# Instruction
Return verbatim all lines from the first one in the records to the line with "stripSolid(hemRows(leftTailRows), 1), webbingFinish);", both ends kept.
:: Data provided
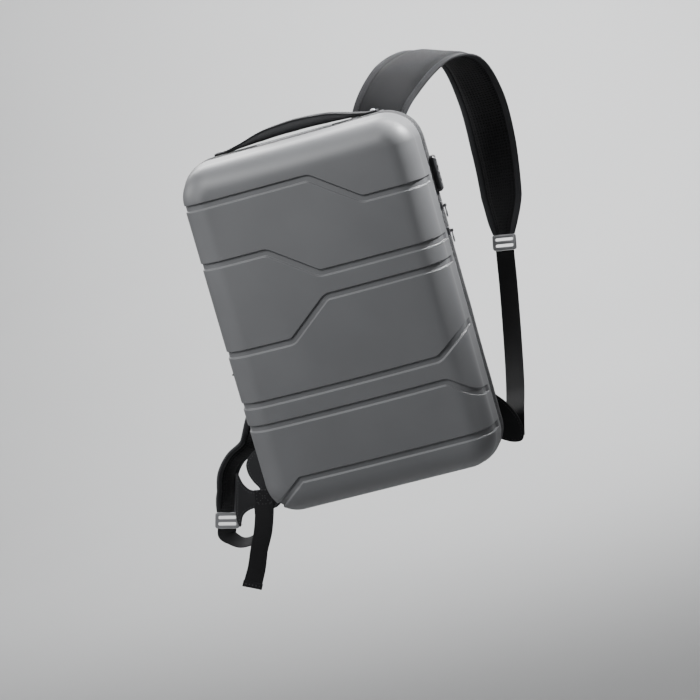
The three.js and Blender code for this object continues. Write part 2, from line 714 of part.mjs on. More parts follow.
// The folded and stitched end carries on the tail's line
function hemRows(rows) {
  const [before, end] = rows.slice(-2);
  const along = end.point.clone().sub(before.point).normalize();
  return [CLEAR, CLEAR + HEM_LENGTH].map((reach) => ({
    ...end,
    point: end.point.clone().addScaledVector(along, reach),
    thick: HEM_THICK,
  }));
}

const backSeatY = WING_BACK_Y + CLEAR + WEBBING_THICK / 2;
const frontSeatY = WING_FRONT_Y - CLEAR - WEBBING_THICK / 2;
const rightSewn = seated(stripRows(RIGHT_WEBBING, webbingScale), backSeatY, [-1, -2, -3]);
const leftSewn = seated(stripRows(LEFT_ANCHOR, webbingScale), backSeatY, [-1, -2]);
const rightWebbingRows = [...rightFeet, ...rightSewn];
const leftAnchorRows = [...leftFeet, ...leftSewn];
const leftTailRows = seated(stripRows(LEFT_TAIL, webbingScale), frontSeatY, [0, 1]);

add('webbing_right', stripSolid(rightWebbingRows, 3), webbingFinish);
add('webbing_left_anchor', stripSolid(leftAnchorRows, 2), webbingFinish);
add('webbing_left_tail', stripSolid(leftTailRows, 2), webbingFinish);
add('webbing_left_hem', stripSolid(hemRows(leftTailRows), 1), webbingFinish);

// Top handle
const handleY = CASE_FRONT_Y + HANDLE_FROM_ZIP;
const handleBaseZ = CASE_TOP_Z + CLEAR;
const handleEndThick = HANDLE_THICK * HANDLE_END_SHARE;
const handleFootZ = handleBaseZ + HANDLE_BASE_THICK + CLEAR + handleEndThick / 2;

add('handle_base', box(HANDLE_SPAN + HANDLE_BASE_MARGIN, HANDLE_BASE_WIDTH, HANDLE_BASE_THICK,
  0, handleY, handleBaseZ + HANDLE_BASE_THICK / 2), plasticFinish);

const HANDLE_ARCH = [
  [-0.5, 0, 0.9, HANDLE_END_SHARE], [-0.44, 0, 0.95, HANDLE_END_SHARE],
  [-0.34, 0.3, 1, 0.42], [-0.2, 0.78, 1, 0.85], [0, 1, 1, 1], [0.2, 0.78, 1, 0.85],
  [0.34, 0.3, 1, 0.42], [0.44, 0, 0.95, HANDLE_END_SHARE], [0.5, 0, 0.9, HANDLE_END_SHARE],
];

function handleStrip() {
  return stripSolid(HANDLE_ARCH.map(([across, rise, width, thick]) => ({
    point: new THREE.Vector3(across * HANDLE_SPAN, handleY, handleFootZ + rise * HANDLE_RISE),
    width: width * HANDLE_WIDTH,
    thick: thick * HANDLE_THICK,
    side: new THREE.Vector3(0, 1, 0),
  })), 2);
}

add('top_handle', handleStrip(), strapFinish);

for (const [name, side] of [['handle_rivet_left', -1], ['handle_rivet_right', 1]]) {
  const rivet = new THREE.CylinderGeometry(RIVET_RADIUS * RIVET_TAPER, RIVET_RADIUS, RIVET_HEIGHT, 14);
  const head = add(name, rivet.rotateX(Math.PI / 2), metalFinish);
  head.position.set(side * (HANDLE_SPAN / 2 - HANDLE_BASE_MARGIN / 2), handleY,
    handleFootZ + handleEndThick / 2 + CLEAR + RIVET_HEIGHT / 2);
}

add('top_bar', box(TOP_BAR_LENGTH, TOP_BAR_WIDTH, TOP_BAR_HEIGHT,
  0, CASE_FRONT_Y + TOP_BAR_WIDTH / 2 + TOP_BAR_FROM_ZIP, handleBaseZ + TOP_BAR_HEIGHT / 2),
metalFinish);

// Combination lock
const lockX = CASE_SIDE_X + CLEAR;
const lockY = CASE_FRONT_Y + LOCK_FROM_ZIP;
const dialX = lockX + LOCK_PROUD + DIAL_PROUD - DIAL_RADIUS;

function dialUps() {
  const middle = (DIAL_COUNT - 1) / 2;
  return Array.from({ length: DIAL_COUNT }, (_, i) => LOCK_UP + (i - middle) * DIAL_PITCH);
}

function lockBody() {
  const ring = (inset, x) => {
    const [y, z] = [LOCK_WIDTH / 2 - inset, LOCK_HEIGHT / 2 - inset];
    const [inY, inZ] = [y - LOCK_CORNER, z - LOCK_CORNER];
    return [
      [inY, z], [-inY, z], [-y, inZ], [-y, -inZ], [-inY, -z], [inY, -z], [y, -inZ], [y, inZ],
    ].map(([dy, dz]) => new THREE.Vector3(x, lockY + dy, LOCK_UP + dz));
  };
  let body = toSolid(loft([
    ring(0, lockX), ring(0, lockX + LOCK_PROUD - LOCK_CHAMFER), ring(LOCK_CHAMFER, lockX + LOCK_PROUD),
  ]));
  for (const up of dialUps()) {
    const slot = box(LOCK_PROUD * 3, 2 * (DIAL_RADIUS + DIAL_CLEAR), DIAL_WIDTH + 2 * DIAL_CLEAR,
      lockX, lockY, up);
    body = body.subtract(toSolid(slot));
  }
  const axle = new THREE.CylinderGeometry(AXLE_RADIUS, AXLE_RADIUS, DIAL_COUNT * DIAL_PITCH, 12);
  return toGeometry(body.add(toSolid(axle.rotateX(Math.PI / 2).translate(dialX, lockY, LOCK_UP))));
}

function dial() {
  const boreRadius = AXLE_RADIUS + AXLE_CLEAR;
  const wheel = new THREE.CylinderGeometry(DIAL_RADIUS, DIAL_RADIUS, DIAL_WIDTH, 20);
  const bore = new THREE.CylinderGeometry(boreRadius, boreRadius, DIAL_WIDTH * 2, 12);
  return toGeometry(toSolid(wheel).subtract(toSolid(bore))).rotateX(Math.PI / 2);
}

add('lock_body', lockBody(), plasticFinish);
dialUps().forEach((up, i) => {
  add(`lock_dial_${i + 1}`, dial(), metalFinish).position.set(dialX, lockY, up);
});

// Zip sliders with their pulls
const coilTopX = PACK_WIDTH / 2 - COIL_INSET;
const sliderX = coilTopX + CLEAR;
const pinX = sliderX + SLIDER_THICK + EYE_RADIUS + EYE_CLEAR;

function slider() {
  let body = toSolid(box(SLIDER_THICK, SLIDER_WIDTH, SLIDER_HEIGHT, SLIDER_THICK / 2, 0, 0));
  const pin = new THREE.CylinderGeometry(PIN_RADIUS, PIN_RADIUS, EAR_GAP + EAR_WIDTH, 10);
  body = body.add(toSolid(pin.translate(pinX - sliderX, 0, 0)));
  for (const side of [-1, 1]) {
    const ear = box(EAR_REACH + EAR_ROOT, EAR_WIDTH, EAR_HEIGHT,
      SLIDER_THICK - EAR_ROOT + (EAR_REACH + EAR_ROOT) / 2, (side * (EAR_GAP + EAR_WIDTH)) / 2, 0);
    body = body.add(toSolid(ear));
  }
  return toGeometry(body);
}

function pull() {
  const boreRadius = PIN_RADIUS + EYE_CLEAR;
  const eye = new THREE.CylinderGeometry(EYE_RADIUS, EYE_RADIUS, PULL_WIDTH, 16);
  const bore = new THREE.CylinderGeometry(boreRadius, boreRadius, PULL_WIDTH * 2, 12);
  const blade = box(PULL_THICK, PULL_WIDTH, PULL_LENGTH, 0, 0, -PULL_LENGTH / 2 - PIN_RADIUS);
  return toGeometry(toSolid(eye).add(toSolid(blade)).subtract(toSolid(bore)));
}

SLIDER_UPS.forEach((up, i) => {
  const name = ['upper', 'lower'][i];
  add(`zip_slider_${name}`, slider(), metalFinish).position.set(sliderX, COIL_Y, up);
  add(`zip_pull_${name}`, pull(), metalFinish).position.set(pinX, COIL_Y, up);
});

// Side tab on the left
add('side_tab', box(TAB_REACH, TAB_WIDTH, TAB_THICK,
  -(CASE_SIDE_X + CLEAR + TAB_REACH / 2), (CASE_BACK_Y + CASE_FRONT_Y) / 2, TAB_UP), webbingFinish);

export default group;
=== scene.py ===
"""Hard shell backpack: the finished look of each piece, built around the packed CAD part."""

import json
import math

import bmesh
import bpy
from bpy.props import FloatProperty, FloatVectorProperty, IntProperty, PointerProperty
from mathutils import Matrix, Vector, noise

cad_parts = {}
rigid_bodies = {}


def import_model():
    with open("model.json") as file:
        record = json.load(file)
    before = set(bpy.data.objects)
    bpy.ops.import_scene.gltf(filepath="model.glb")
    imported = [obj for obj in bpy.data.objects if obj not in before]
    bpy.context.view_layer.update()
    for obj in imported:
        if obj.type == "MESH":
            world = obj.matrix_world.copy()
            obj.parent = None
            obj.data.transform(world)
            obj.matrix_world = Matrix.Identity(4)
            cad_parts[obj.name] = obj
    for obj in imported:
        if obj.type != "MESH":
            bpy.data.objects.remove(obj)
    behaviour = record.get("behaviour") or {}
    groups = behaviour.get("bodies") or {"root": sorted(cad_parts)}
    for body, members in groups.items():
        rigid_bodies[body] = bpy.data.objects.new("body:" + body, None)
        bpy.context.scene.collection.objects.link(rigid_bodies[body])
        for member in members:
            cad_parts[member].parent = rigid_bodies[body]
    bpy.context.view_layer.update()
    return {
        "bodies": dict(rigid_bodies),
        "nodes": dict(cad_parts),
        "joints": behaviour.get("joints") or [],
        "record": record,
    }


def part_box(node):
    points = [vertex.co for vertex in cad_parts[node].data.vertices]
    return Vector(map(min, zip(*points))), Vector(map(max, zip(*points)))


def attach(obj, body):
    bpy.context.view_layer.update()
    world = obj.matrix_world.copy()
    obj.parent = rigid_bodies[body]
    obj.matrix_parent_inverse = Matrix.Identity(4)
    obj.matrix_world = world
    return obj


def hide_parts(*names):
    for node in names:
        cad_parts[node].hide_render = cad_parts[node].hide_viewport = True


bl_info = {
    "name": "Hard shell backpack",
    "version": (1, 0, 0),
    "blender": (4, 5, 0),
    "location": "View3D > Sidebar > Backpack",
    "description": "Builds the shell, case, straps, lock, zip and stage of a hard shell backpack",
    "category": "Object",
}

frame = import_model()

MM = 0.001
SHELL_LOW, SHELL_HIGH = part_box("front_shell")
WIDTH = SHELL_HIGH.x - SHELL_LOW.x
HEIGHT = SHELL_HIGH.z - SHELL_LOW.z
RIM_Y = SHELL_HIGH.y
CORNER = 45 * MM
CLEAR = 0.3 * MM

# The shell's form, as in the solid: a crowned face, a rolled edge and a short straight wall
CROWN = 14 * MM
ROLL = 34 * MM
DRAFT = 4 * MM
STRAIGHT = 24 * MM
WALL = 2.2 * MM
RIM_GAP = 9 * MM

# Middle lines of the grooves, as shares of the width and the height
GROOVES = [
    [(-0.5, 0.392), (0.045, 0.392), (0.235, 0.3), (0.5, 0.298)],
    [(-0.5, 0.229), (-0.194, 0.229), (-0.006, 0.139), (0.5, 0.136)],
    [(-0.5, -0.021), (-0.187, -0.021), (-0.008, 0.074), (0.5, 0.072)],
    [(-0.5, -0.168), (0.358, -0.168), (0.5, -0.102)],
    [(-0.5, -0.233), (0.361, -0.233), (0.445, -0.278), (0.5, -0.298)],
    [(-0.5, -0.396), (-0.319, -0.396), (0.5, -0.398)],
]
# The lowest groove leaves its line here and runs out over the bottom corner
CORNER_GROOVE = [(-0.319, -0.396), (-0.52, -0.5)]

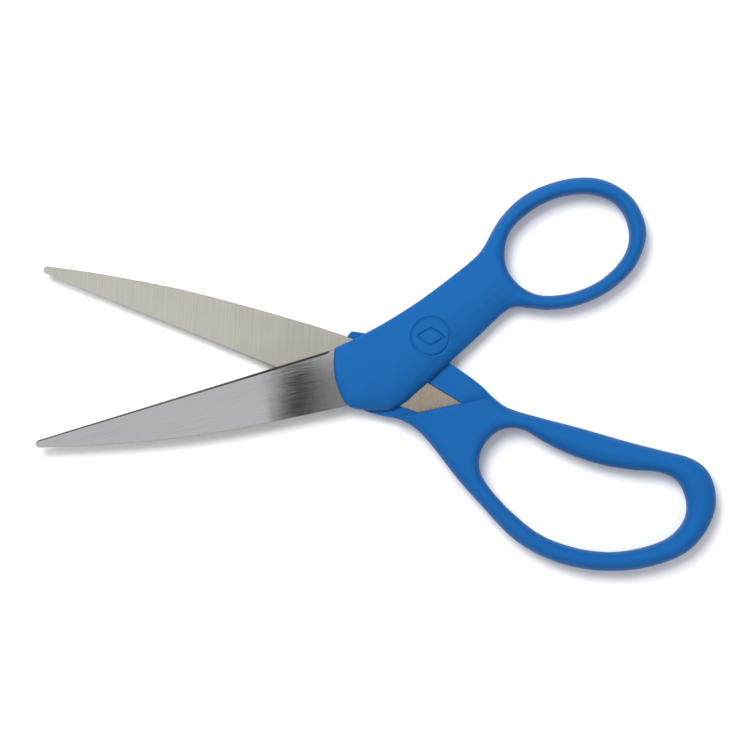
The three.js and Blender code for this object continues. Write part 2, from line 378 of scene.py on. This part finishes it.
::::
# The solution
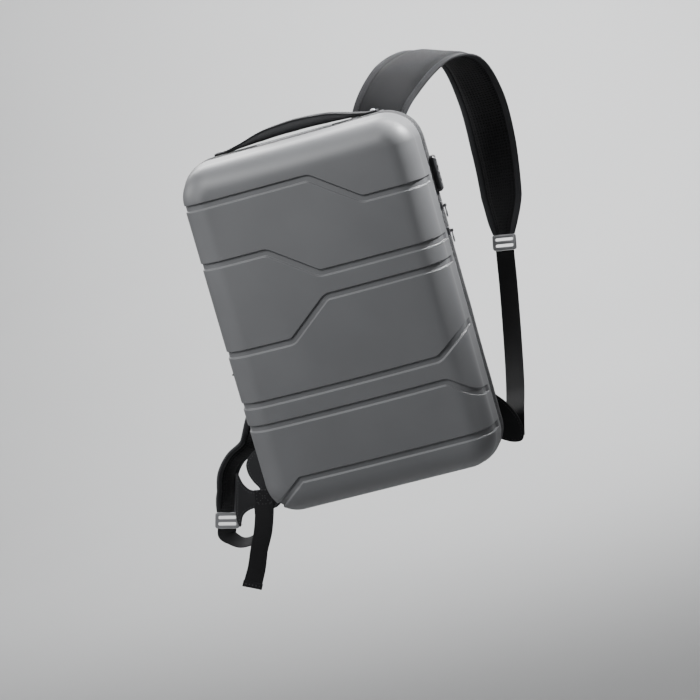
The three.js and Blender code for this object continues. Write part 2, from line 714 of part.mjs on. More parts follow.
// The folded and stitched end carries on the tail's line
function hemRows(rows) {
  const [before, end] = rows.slice(-2);
  const along = end.point.clone().sub(before.point).normalize();
  return [CLEAR, CLEAR + HEM_LENGTH].map((reach) => ({
    ...end,
    point: end.point.clone().addScaledVector(along, reach),
    thick: HEM_THICK,
  }));
}

const backSeatY = WING_BACK_Y + CLEAR + WEBBING_THICK / 2;
const frontSeatY = WING_FRONT_Y - CLEAR - WEBBING_THICK / 2;
const rightSewn = seated(stripRows(RIGHT_WEBBING, webbingScale), backSeatY, [-1, -2, -3]);
const leftSewn = seated(stripRows(LEFT_ANCHOR, webbingScale), backSeatY, [-1, -2]);
const rightWebbingRows = [...rightFeet, ...rightSewn];
const leftAnchorRows = [...leftFeet, ...leftSewn];
const leftTailRows = seated(stripRows(LEFT_TAIL, webbingScale), frontSeatY, [0, 1]);

add('webbing_right', stripSolid(rightWebbingRows, 3), webbingFinish);
add('webbing_left_anchor', stripSolid(leftAnchorRows, 2), webbingFinish);
add('webbing_left_tail', stripSolid(leftTailRows, 2), webbingFinish);
add('webbing_left_hem', stripSolid(hemRows(leftTailRows), 1), webbingFinish);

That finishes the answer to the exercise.